As defense lawyers uniformly insist, the court should consider everything about the defendant's background, education, employment, civic involvement, and overall lifetime behavior in imposing sentence.

...unless some aspects of that behavior reflect poorly on him, in which case they should be ignored.

Right!

Posted by: Bill Otis | Jul 24, 2013 3:24:16 PM

Acquitted conduct is a red herring. If the judges can't use that fact to increase a within guideline sentence, they will find something else. Acquitted conduct has instrumental value only.

Posted by: Daniel | Jul 24, 2013 6:24:00 PM

Personally i consider using "aquitted - ie NOT GUILTY" conduct to do anything to a defendant a criminal act caling for capital punishment for the offending individual as a direction violation of the constitution of the united states.

Posted by: rodsmith | Jul 24, 2013 9:21:47 PM

Please correct me if I'm mistaken (yeah, like THAT'S something people on this board need encouragement for:-) but isn't the entire notion of relevant conduct (including acquitted conduct) based on the study of what judges did in determining sentences BEFORE the Guidelines went into effect? i.e., when studying past patterns (which included determining the "Heartland" for sentences for specific offenses which became the original Guidelines) didn't scholars/USSC/whomever else determine that pre-1984 judges generally gave longer sentences to those whom the judges believed (by a preponderance of evidence) actually HAD committed some offenses of which they were acquitted? In other words, one can argue as a matter of fairness, or due process, that acquitted conduct should not be considered in determining a sentence, but there is really nothing new about the practice?????

Posted by: anon | Jul 25, 2013 9:55:23 AM

So many things. First, the problem in the federal system is not that judges have the discretion to consider uncharged and acquitted conduct -- which, yes, judges have always considered in the federal system and in many states -- but that federal judges are REQUIRED to calculate the guideline range using uncharged and acquitted relevant conduct AT THE SAME RATE as though the defendant had been charged and convicted. In other words, the judge does not "consider" uncharged or acquitted conduct in her discretion to increase a sentence by a few months or perhaps a few years, but MUST take it into account in calculating the correct guideline range, often increasing that range by five, ten, twelve, or twenty years, which then becomes the "starting point and initial benchmark" for the sentence and will be presumed reasonable on appeal in most circuits. The result is that the uncharged or acquitted conduct drives the severity of the sentence and the likelihood it will be affirmed on appeal; it is not merely a consideration to be thrown in the mix.

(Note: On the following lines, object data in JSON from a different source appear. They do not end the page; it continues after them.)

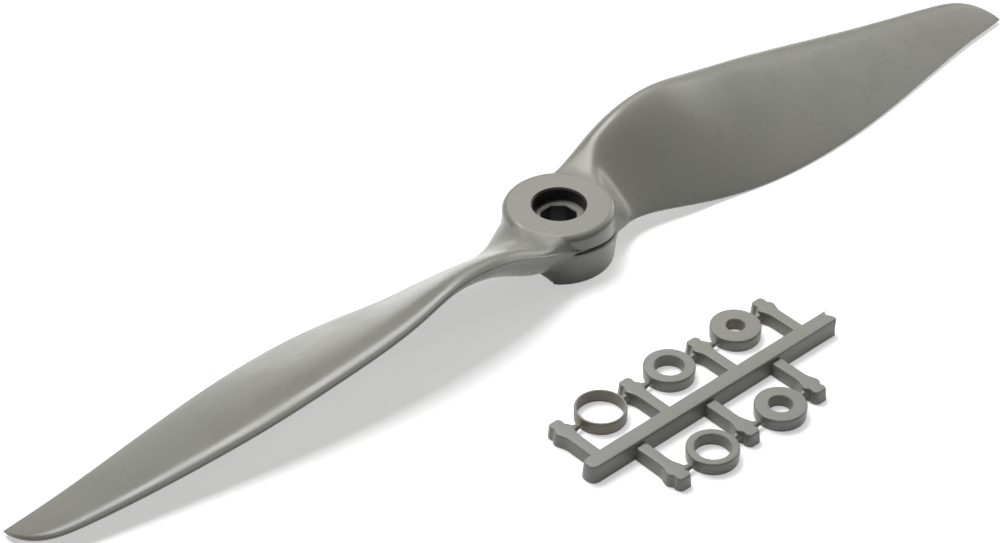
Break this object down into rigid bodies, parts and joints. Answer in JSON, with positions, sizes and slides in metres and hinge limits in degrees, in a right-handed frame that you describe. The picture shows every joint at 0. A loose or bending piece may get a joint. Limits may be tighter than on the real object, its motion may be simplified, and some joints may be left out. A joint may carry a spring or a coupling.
{
  "type": "propeller",
  "caption": "Two-blade moulded propeller for an electric model aircraft, with a recessed hub bore and a sprue of loose adapter rings that size the bore to the shaft.",
  "frame": {"origin": "middle of the set's footprint, on the plane that the hub's rear face and the sprue rest on; the propeller's bore axis stands parallel to Z through x 0, y 23.75 mm", "axes": "+X along the propeller's span, +Y across the span from the sprue to the hub, +Z along the bore axis, out of the hub's front face"},
  "size_m": [0.2286, 0.0732, 0.0157],
  "materials": {
    "propeller_nylon": "satin warm grey glass-filled nylon, as moulded",
    "sprue_nylon": "matt warm grey glass-filled nylon, as moulded",
    "ring_nylon": "matt warm grey glass-filled nylon, as moulded",
    "thin_ring_nylon": "matt grey nylon, slightly brown where the wall is thin"
  },
  "bodies": {
    "propeller": {"propeller": "propeller_nylon"},
    "sprue": {"sprue": "sprue_nylon"},
    "ring_3_2mm": {"adapter_ring_3_2mm": "ring_nylon"},
    "ring_4_0mm": {"adapter_ring_4_0mm": "ring_nylon"},
    "ring_5_0mm": {"adapter_ring_5_0mm": "ring_nylon"},
    "ring_6_0mm": {"adapter_ring_6_0mm": "ring_nylon"},
    "ring_8_0mm": {"adapter_ring_8_0mm": "thin_ring_nylon"}
  },
  "joints": [
    {"name": "sprue_lift", "type": "slide", "parent": "propeller", "child": "sprue", "axis": [0, 0, 1], "range_m": [0, 0.04]},
    {"name": "ring_3_2mm_lift", "type": "slide", "parent": "sprue", "child": "ring_3_2mm", "axis": [0, 0, 1], "range_m": [0, 0.012]},
    {"name": "ring_4_0mm_lift", "type": "slide", "parent": "sprue", "child": "ring_4_0mm", "axis": [0, 0, 1], "range_m": [0, 0.012]},
    {"name": "ring_5_0mm_lift", "type": "slide", "parent": "sprue", "child": "ring_5_0mm", "axis": [0, 0, 1], "range_m": [0, 0.012]},
    {"name": "ring_6_0mm_lift", "type": "slide", "parent": "sprue", "child": "ring_6_0mm", "axis": [0, 0, 1], "range_m": [0, 0.012]},
    {"name": "ring_8_0mm_lift", "type": "slide", "parent": "sprue", "child": "ring_8_0mm", "axis": [0, 0, 1], "range_m": [0, 0.012]}
  ]
}
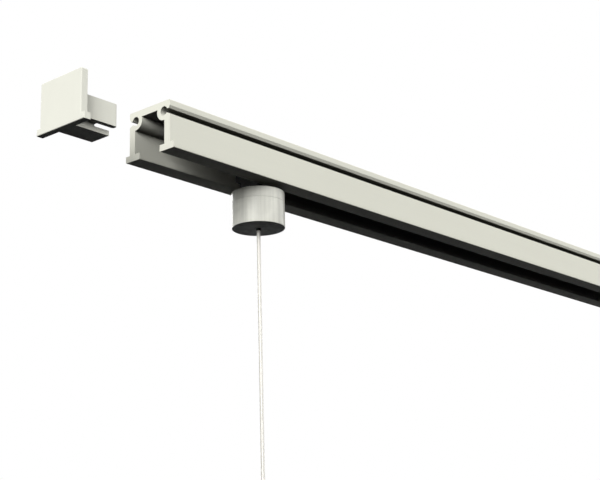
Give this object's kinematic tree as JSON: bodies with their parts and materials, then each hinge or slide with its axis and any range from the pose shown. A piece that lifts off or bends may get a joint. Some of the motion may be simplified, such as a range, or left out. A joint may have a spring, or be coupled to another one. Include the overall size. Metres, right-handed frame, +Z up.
{
  "type": "ceiling track with a cable hanger",
  "caption": "Downward-open ceiling track profile with push-in end caps and a round sliding hanger that carries a steel cable with an adjustable hook.",
  "frame": {"origin": "middle of the track's top face, where it lies against the ceiling", "axes": "+X along the track away from the pulled-out end cap, +Z up into the ceiling"},
  "size_m": [0.4425, 0.0261, 0.175],
  "materials": {
    "track_coating": "extruded, with a satin off-white coating",
    "cap_plastic": "moulded off-white plastic",
    "black_steel": "black oxide",
    "satin_metal": "turned and satin brushed",
    "bright_steel": "bright plated",
    "cable_wire": "stranded stainless wire"
  },
  "bodies": {
    "track": {"track_profile": "track_coating"},
    "near_cap": {"near_end_cap": "cap_plastic"},
    "far_cap": {"far_end_cap": "cap_plastic"},
    "hanger": {"slide_block": "black_steel", "neck_bush": "black_steel", "holder_base": "satin_metal", "hanger_screw": "bright_steel"},
    "cable_line": {"cable": "cable_wire", "cable_stop": "bright_steel", "cable_end_sleeve": "bright_steel"},
    "cup": {"holder_cup": "satin_metal"},
    "grip": {"grip_housing": "satin_metal", "grip_nut": "satin_metal", "plunger_spring": "bright_steel"},
    "plunger": {"grip_plunger": "bright_steel", "grip_balls": "bright_steel"},
    "hook": {"hook_strap": "bright_steel"}
  },
  "joints": [
    {"name": "near_cap_slide", "type": "slide", "parent": "track", "child": "near_cap", "axis": [1, 0, 0], "range_m": [0, 0.0371]},
    {"name": "far_cap_slide", "type": "slide", "parent": "track", "child": "far_cap", "axis": [1, 0, 0], "range_m": [0, 0.0371]},
    {"name": "hanger_slide", "type": "slide", "parent": "track", "child": "hanger", "axis": [1, 0, 0], "range_m": [-0.0347, 0.3231]},
    {"name": "cup_drop", "type": "slide", "parent": "hanger", "child": "cable_line", "axis": [0, 0, -1], "range_m": [0, 0.004]},
    {"name": "cup_turn", "type": "hinge", "parent": "cable_line", "child": "cup", "pos_m": [-0.1442, 0, -0.0292], "axis": [0, 0, -1], "range_deg": [0, 1440]},
    {"name": "grip_slide", "type": "slide", "parent": "cable_line", "child": "grip", "axis": [0, 0, 1], "range_m": [-0.0134, 0.096]},
    {"name": "plunger_press", "type": "slide", "parent": "grip", "child": "plunger", "axis": [0, 0, -1], "range_m": [0, 0.0018], "stiffness_N_per_m": 400, "springref_m": -0.001, "deforming": ["plunger_spring"]},
    {"name": "hook_swivel", "type": "hinge", "parent": "grip", "child": "hook", "pos_m": [-0.1442, 0, -0.1532], "axis": [0, 0, 1], "continuous": true}
  ],
  "couplings": [
    {"joint": "cup_drop", "follows": "cup_turn", "m_per_rad": 0.00015915}
  ]
}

Second, the Commission's study (available at http://www.fd.org/navigation/select-topics-in-criminal-defense/sentencing-resources/subsections/useful-reports-testimony-and-other-materials) does not measure the extent to which uncharged or acquitted conduct increased sentences. The Commission's decision to count uncharged and acquitted conduct at the same rate as convicted conduct was a radical invention, unused by any state (something this article does not appear to recognize) and without empirical basis.

Third, it is true that even if judges were not required to use acquitted conduct to increase the guideline range, they could consider it to determine where to sentence within the range or to vary upward now that the guidelines are advisory. But most federal sentencing judges (and many appellate judges) do not think that the guideline range should be based on acquitted conduct. If you want proof, check out the Commission's 2010 survey of judges, http://www.ussc.gov/Research/Research_Projects/Surveys/20100608_Judge_Survey.pdf, or read their opinions. Many, if not most, would not vary upward by as much as the guidelines would require or even at all. In fact, some judges already have a policy of varying downward in the exact amount of a guideline increase based on acquitted conduct in order to mitigate the harshness of the rules. So it is unlikely that judges will just find another way to increase the sentence, masked as something else.

I am a defense attorney and work for the federal defenders.